There are days, now and then, when my office and vocation seem tedious and tiresome, and I let myself wonder why I ever chose to go to the seminary. Our vocation as disciples of Christ Jesus means bearing the cross, whatever our particular stations in life may be. The old Adam in us will always be looking for the greener grass in our neighbor's lawn. My old Adam does, anyway. But second-guessing past decisions is foolish, and a kind of covetous idolatry. A Christian looks back in repentance, but forward in faith, trusting not in his own understanding, but Jesus only. If it were up to me, it would all be for nought and utter ruin. Yet, the Lord works through masks and means, including the finite, flawed and frail men He calls to the Office of the Ministry. His power is made perfect in weakness, including mine. The Call and Ordination I received were through His Church on earth, but they are His work, as are the means of grace that I preach and administer in His Name and stead.
Going to the seminary is a step of faith, sometimes a giant leap of faith, and it truly can be a trial and testing of both faith and life.
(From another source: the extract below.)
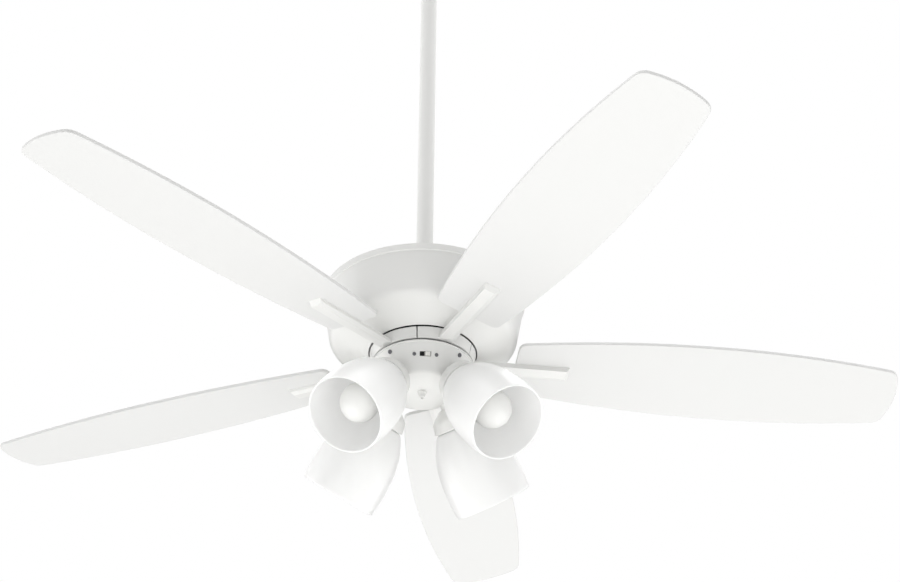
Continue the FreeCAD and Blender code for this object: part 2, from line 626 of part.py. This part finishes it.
def fitter():
    """Plate on the shaft's foot that the switch cup is screwed to, and its two nuts."""
    gap = cup_wall / math.cos(math.radians(cup_normal() - 90)) + 0.3
    top, low = fitter_z, fitter_z - fitter_t
    foot = low - fitter_skirt
    plate = turned([(shaft_r + slip, low), (cup_r(low) - gap - 2.2, low), (cup_r(foot) - gap - 2.2, foot),
                    (cup_r(foot) - gap, foot), (cup_r(top) - gap, top), (shaft_r + slip, top)])
    hole = cyl(cup_screw_r + slip, -12, 6)
    for angle in cup_screw_azimuths():
        plate = plate.cut(on_cup(hole, cup_screw_z(), angle))
    hang("fitter_plate", plate)
    nuts = [hex_nut(nut_r, nut_t, shaft_r + slip, z) for z in (top, low - nut_t)]
    hang("shaft_nuts", group(nuts))


def cup_screw_z():
    return cup_top_z - cup_rim_band - cup_screw_drop


def cup_screw_azimuths():
    return [-90 - cup_screw_angle, -90 + cup_screw_angle, 90 - cup_screw_angle, 90 + cup_screw_angle]


def switch_cup():
    """Tapered cup under the arm ring with four lamp bosses, and what is fixed in it."""
    band_low = cup_top_z - cup_rim_band
    cup = sheet([(stud_r + slip, cup_bottom_z), (cup_bottom_r, cup_bottom_z, cup_round),
                 (cup_top_r, band_low)], cup_wall)
    band = turned([(cup_top_r - cup_wall * 1.1, band_low), (cup_top_r + cup_rim_out, band_low, 0.8),
                   (cup_top_r + cup_rim_out, cup_top_z, 0.8), (cup_top_r - cup_wall * 1.1, cup_top_z)])
    cup = cup.fuse(band)
    back = glass_len + cap_len
    boss = cyl(boss_r, -back - boss_len, -back)
    bore = cyl(stud_r + slip, -back - boss_len - 1, -back + 1)
    for k in lamp_angles():
        cup = cup.fuse(to_lamp(boss, k)).cut(to_lamp(bore, k))
    window = box(-slot_h / 2, slot_h / 2, -slot_w / 2, slot_w / 2, -8, 8)
    cup = cup.cut(on_cup(window, switch_z, -90))
    for angle in cup_screw_azimuths():
        cup = cup.cut(on_cup(cyl(cup_screw_r + slip, -8, 8), cup_screw_z(), angle))
    for side in (-1, 1):
        cup = cup.cut(on_cup(cyl(switch_screw_r + slip, -4, 4), switch_z, -90 + side * switch_screw_angle()))
    hang("switch_cup", cup.removeSplitter())
    side_screw = screw(3.4, 2.2, cup_screw_r, 7.0)
    hang("cup_screws", group([on_cup(side_screw, cup_screw_z(), a) for a in cup_screw_azimuths()]))
    foot = cup_bottom_z
    knob = turned([(0, foot - finial_h), (4.4, foot - finial_h, 1.6), (5.4, foot - 5.0, 1.6),
                   (finial_r, foot - 2.8, 1.0), (finial_r, foot), (stud_r, foot), (stud_r, foot + 11),
                   (0, foot + 11)])
    hang("bottom_finial", knob.cut(cyl(finial_hole_r, foot - finial_h - 1, foot - finial_h + 4)))
    lamp_nut = hex_nut(nipple_nut_r, nipple_nut_t, stud_r + slip, -back - boss_len - nipple_nut_t)
    nuts = [to_lamp(lamp_nut, k) for k in lamp_angles()]
    nuts.append(hex_nut(nipple_nut_r, nipple_nut_t, stud_r + slip, foot + cup_wall))
    hang("stud_nuts", group(nuts))


def switch_screw_angle():
    return math.degrees(math.asin(switch_screw_at / cup_r(switch_z)))


def reversing_switch():
    """Slide switch behind the cup wall; its knob runs sideways in the window."""
    sag = cup_r(switch_z) - math.sqrt(cup_r(switch_z) ** 2 - switch_plate_half ** 2)
    face = -(sag + cup_wall + 0.4)
    back = face - switch_plate_t
    half_h = switch_box_h / 2
    plate = box(-half_h, half_h, -switch_plate_half, switch_plate_half, back, face)
    case = box(-half_h, half_h, -switch_box_half, switch_box_half, back - switch_box_deep, back)
    hollow = box(-half_h + 1.2, half_h - 1.2, -switch_box_half + 1.2, switch_box_half - 1.2,
                 back - switch_box_deep + 1.2, back)
    window = box(-knob_h / 2 - 0.4, knob_h / 2 + 0.4, -slot_w / 2, slot_w / 2, back - 1, face + 1)
    body = on_cup(plate.fuse(case).cut(hollow).cut(window), switch_z, -90)
    one = screw(2.8, 1.8, switch_screw_r, 8.0)
    screws = []
    for side in (-1, 1):
        azimuth = -90 + side * switch_screw_angle()
        body = body.cut(on_cup(cyl(switch_screw_r + slip, -14, 2), switch_z, azimuth))
        screws.append(on_cup(one, switch_z, azimuth))
    hang("reversing_switch", body)
    hang("switch_screws", group(screws))
    at = slot_w / 2 - knob_end_gap - knob_w
    stem = box(-knob_h / 2, knob_h / 2, at, at + knob_w, back - 2.8, knob_out)
    foot = box(-knob_h / 2 - 0.9, knob_h / 2 + 0.9, at - 1.2, at + knob_w + 1.2, back - 2.8, back - 0.6)
    grip = box(-knob_h, knob_h, at + knob_w / 2 - 0.5, at + knob_w / 2 + 0.5, knob_out - 0.6, knob_out + 1)
    hang("reversing_knob", on_cup(stem.fuse(foot).cut(grip), switch_z, -90))


# ---------------------------------------------------------------- lamps
def lamps():
    """Four lamps: metal cap, opal glass shade, ring nut, lampholder and bulb."""
    back = glass_len + cap_len
    glass = sheet([(glass_hole_r, -glass_len), (glass_back_r, -glass_len, 8.0),
                   (glass_shoulder_r, -glass_shoulder_at, 100.0), (glass_belly_r, -glass_belly_at, 200.0),
                   (glass_mouth_r, 0)], glass_wall)
    cap = sheet([(stud_r + slip, -back), (cap_back_r, -back, 6.0), (cap_mid_r, -back + cap_len * 0.45, 9.0),
                 (cap_rim_r, -glass_len, 1.8), (socket_r + 0.4, -glass_len)], cap_wall)
    rear = -back + cap_wall
    holder = turned([(socket_bore_r, -socket_front), (socket_bore_r, -bulb_tip), (3.0, -bulb_tip),
                     (3.0, -back - boss_len - nipple_nut_t - 1), (stud_r, -back - boss_len - nipple_nut_t - 1),
                     (stud_r, rear), (socket_neck_r, rear), (socket_neck_r, -socket_back, 2.0),
                     (socket_r, -socket_back, 2.0), (socket_r, -socket_front, 1.0)])
    ring_back = -glass_len + glass_wall
    ring = turned([(socket_r + slip, ring_back), (glass_ring_r, ring_back, 0.8),
                   (glass_ring_r - 1.5, ring_back + glass_ring_t, 0.8), (socket_r + slip, ring_back + glass_ring_t)])
    bulb = bulb_shape()
    holders, rings = [], []
    for k in lamp_angles():
        hang("shade_%d" % (k + 1), to_lamp(glass, k))
        hang("lamp_cap_%d" % (k + 1), to_lamp(cap, k))
        hang("bulb_%d" % (k + 1), to_lamp(bulb, k))
        holders.append(to_lamp(holder, k))
        rings.append(to_lamp(ring, k))
    hang("lampholders", group(holders))
    hang("shade_rings", group(rings))


def bulb_shape():
    """Frosted bulb: screw base, flaring neck and round globe."""
    neck_z = -socket_front + 2.5
    dx, dz = bulb_neck_r, neck_z + bulb_centre
    far = math.hypot(dx, dz)
    lean = math.atan2(dx, -dz) + math.acos(bulb_r / far)
    tangent = (bulb_r * math.sin(lean), -bulb_centre - bulb_r * math.cos(lean))
    middle = (lean + math.pi) / 2
    mid = (bulb_r * math.sin(middle), -bulb_centre - bulb_r * math.cos(middle))
    outline = [(0, -bulb_tip), (5, -bulb_tip), (bulb_base_r - 1, -bulb_tip + 3), (bulb_base_r, -bulb_tip + 5),
               (bulb_base_r, neck_z - 2.0), (bulb_neck_r, neck_z), tangent]
    points = [V(r, 0, z) for r, z in outline]
    top = V(0, 0, -bulb_centre + bulb_r)
    edges = [Part.makeLine(a, b) for a, b in zip(points, points[1:])]
    edges.append(Part.Arc(points[-1], V(mid[0], 0, mid[1]), top).toShape())
    edges.append(Part.makeLine(top, points[0]))
    return Part.Face(Part.Wire(edges)).revolve(O, Z, 360)


ceiling_bracket()
canopy()
hanger_ball()
downrod()
motor_yoke()
coupling_cover()
housing()
motor_fixed()
motor_turning()
blades()
fitter()
switch_cup()
reversing_switch()
lamps()
print("nodes", count, "blade plane", blade_plane, "knob travel", slot_w - knob_w - 2 * knob_end_gap)
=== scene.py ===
# %% [markdown]
# # A white ceiling fan with four glass lamps
# The CAD model holds every part of the fan at its real size and place. This
# lesson loads it as a fixed frame, gives each part the finish that the real one
# has, and rebuilds the glass and the bulbs as smooth turned shapes, because
# those are the parts that light goes through.

import math

import bpy
from mathutils import Matrix, Vector


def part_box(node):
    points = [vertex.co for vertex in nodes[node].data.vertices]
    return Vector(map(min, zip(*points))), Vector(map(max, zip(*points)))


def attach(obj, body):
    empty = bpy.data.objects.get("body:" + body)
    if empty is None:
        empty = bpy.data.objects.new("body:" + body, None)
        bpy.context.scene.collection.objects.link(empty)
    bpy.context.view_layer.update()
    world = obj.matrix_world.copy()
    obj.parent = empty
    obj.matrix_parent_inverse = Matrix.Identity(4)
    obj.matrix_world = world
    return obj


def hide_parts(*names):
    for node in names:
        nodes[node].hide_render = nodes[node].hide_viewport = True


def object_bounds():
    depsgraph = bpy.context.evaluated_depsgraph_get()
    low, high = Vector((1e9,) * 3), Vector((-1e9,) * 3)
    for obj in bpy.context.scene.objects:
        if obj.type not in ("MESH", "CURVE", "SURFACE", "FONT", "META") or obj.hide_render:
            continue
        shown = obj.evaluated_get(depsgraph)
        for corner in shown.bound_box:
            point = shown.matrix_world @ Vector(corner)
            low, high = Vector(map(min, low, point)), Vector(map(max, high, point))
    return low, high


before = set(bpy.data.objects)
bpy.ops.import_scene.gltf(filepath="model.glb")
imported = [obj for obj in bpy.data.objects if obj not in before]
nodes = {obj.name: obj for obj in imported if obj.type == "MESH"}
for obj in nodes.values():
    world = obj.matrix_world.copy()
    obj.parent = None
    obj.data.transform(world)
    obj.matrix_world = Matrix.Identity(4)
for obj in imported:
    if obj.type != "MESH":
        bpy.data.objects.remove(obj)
cad_low, cad_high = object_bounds()
mm = 0.001

# %% [markdown]
# ## Colours and nodes
# Paint makers give colours as sRGB hex values, and Blender's sockets want
# linear numbers, so one function converts them. A second one adds any shader
# node with its settings and links, which keeps each material short to read.


# %% Colour and node helpers
def tone(code):
    parts = [int(code[i:i + 2], 16) / 255 for i in (1, 3, 5)]
    return tuple([p / 12.92 if p <= 0.04045 else ((p + 0.055) / 1.055) ** 2.4 for p in parts] + [1.0])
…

Yet, it is an integral part of the process whereby the Lord hands over the sacred tradition of the Ministry to faithful men, who will in turn hand over the Gospel-Word and Sacraments to His Church. I'm grateful for the pastors and professors who faithfully passed on that sacred tradition to me. And I'm going to be praying for Sam as he now begins to receive the same deposit of the faith; not only because I care about him, but also because I care about the Church.